Why do relationships have to be so hard?
Thanks, Erin... You've restated the questions I ask myself over and over, but you said them in a beautiful simple way that makes even more sense, somehow giving me a little more clarity (though not an answer, but you can't give me that answer).
I agree. Why are relationships so hard? I guess that's what makes them worth it in the end. The only things in life worth having are the things we struggle, suffer, or work hard for... But there's a beautiful spirituality in that. Even though it's frustrating. God hands nothing out freely.
"just settling" may ultimately be what we all do... as people continue to grow and change, if they were "the one" at the beginning, do they continue to be? If they were not, can they grow to be?
Relationships--ugh
Wow, Anon. That's a pessimistic outlook. I'm sure that if my husband had lived, I would never have considered a moment of our marriage as just settling. It's now that I think I'm settling because I've not yet encuontered a relationship in which I've connected to another human being in the same way as I did my late husband. I keep fumbling around trying to find that same sort of connection and in the meantime, I might leave other good matches in the dust. Or maybe I should hold out to find another connection like the one I had with my husband. But sometimes I wonder if that just rarely happens and I was lucky.
And, Erin, I was thinking... I think the right relationship isnt so hard. I mean, I'm not saying that a relationship isnt hard to maintain. But as I look back at the relationship with my husband, everything kind of just happened and slipped into place so easily. We werent tortured by thoughts about if it would work or wouldnt... we didnt do anything or think anything, we just KNEW. I dont know. Yeah, the relationship part was hard (I wont pretend we never fought or got angry with each other). But. Decision to stay or leave was never an option at any point. It wasnt hard. We met, we fell in love, and the next minute we were picking out engagement rings.

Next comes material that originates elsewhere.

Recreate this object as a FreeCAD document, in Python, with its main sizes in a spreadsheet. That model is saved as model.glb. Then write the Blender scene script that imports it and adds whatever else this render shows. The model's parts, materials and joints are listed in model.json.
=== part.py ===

I've dated men for a lot longer (my current relationship for example) and never would have shopped for rings so soon. What does that? When Mike asked me to marry him, there was no question at all. Anyone else I've been with, it would have been a double take.
So I think it's easy when it's right. But figuring out if it's right is sometimes the hard part.
hey Mars Girl,
sorry if I sounded pessimistic---I guess I just don't know if I will ever know if it is "right" or maybe it was in the past and I missed it
I still believe in "never say never" but...
Love is out there. All I know is that when I first met my husband, worlds collided. It's hard for any man after that to ever meet up. I keep expecting that world-shattering love again. I dont know how many of those a person gets--some people get none--but I keep hoping.
I like to believe that there is a soul mate out there. I do also believe that relationships require compromises and often that means dealing with the fact that no one is perfect and no relationship is happy at all times, ultimately settling in some areas.
However, I have been getting clearer on what I am looking for in a relationship and I am resolved with the idea that in some very important areas, I will not accept less than. I don't think settling for someone in that way, compromising one's values, is very empowering for either person.
So I maintain high hopes/expectations and optimism.
You keep believing that, Erin. I know I had a soul mate. I dont know if I have any more, but I definitely had one once. He wasnt religious and even he described our relationship that way... And we didnt need Dr Neil Warren and his 25 dimensions of capatability to find each other either!
I have decided, after all things considered, you don't stay-- you move on and hope for better.